Married to the Risen One
Paul uses the strangest analogy to explain why the Christian is free from the law — and bound to Christ.
Today's Verse
Likewise, my brothers, you also have died to the law through the body of Christ, so that you may belong to another, to him who has been raised from the dead, in order that we may bear fruit for God.
Romans 7:4
Historical Context
Paul writes to the church at Rome around A.D. 57, likely from Corinth, near the end of his third missionary journey. He has not yet visited Rome, and the letter is his most careful, extended presentation of the gospel — sent ahead of him to a congregation he hopes will support his mission to Spain.
The Roman church was mixed: Jewish believers who knew the Law of Moses from childhood, and Gentile converts who did not. This tension runs underneath the whole letter. In chapter 6 Paul has just insisted that grace does not license sin. Now in chapter 7 he turns to a related question that would trouble any thoughtful Jewish Christian: if we are saved by grace through faith in Christ, what is our relationship to the Torah — the Law that God himself gave at Sinai?

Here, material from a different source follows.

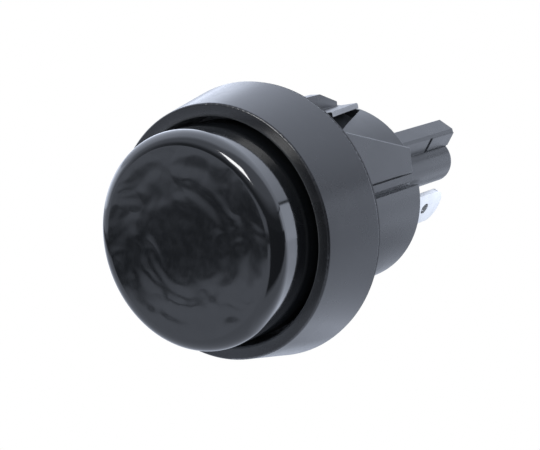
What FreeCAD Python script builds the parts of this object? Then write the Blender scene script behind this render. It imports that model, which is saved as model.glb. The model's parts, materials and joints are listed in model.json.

Paul answers with a legal analogy his readers would immediately grasp. In both Jewish and Roman law, marriage bound a wife to her husband until death. Only death dissolved the bond. To take another husband while the first still lived was adultery; after his death, remarriage was honorable and free.
Paul's point is not primarily about marriage — he is using it as a picture. The Law is not evil (he will defend it vigorously later in the chapter). But the believer's relationship to it has been fundamentally changed by union with the crucified and risen Christ. Something has died. Something new has begun. To Jewish believers wondering whether they had abandoned Moses, and to Gentile believers wondering whether they should take Moses on, Paul explains what has actually happened to them in Christ.
Reflection
Paul's analogy is startling: you were married to the Law, and that marriage held you fast. Not because the Law was a cruel husband — it wasn't — but because the Law could only command, never enable. It exposed your sin and demanded righteousness you could not produce. The harder you tried, the more your sinful passions were stirred up, bearing fruit for death.
Then something happened. You died. In the body of Christ, on the cross, you died to that old marriage. And now — Paul's language is tender and staggering — you belong to another. You are married to the risen Christ.
Think about what that means. Your standing before God no longer depends on your performance of a written code. It depends on your union with a living Person who cannot die again. The bond cannot be broken because the Bridegroom cannot perish. He was raised from the dead, and you are his.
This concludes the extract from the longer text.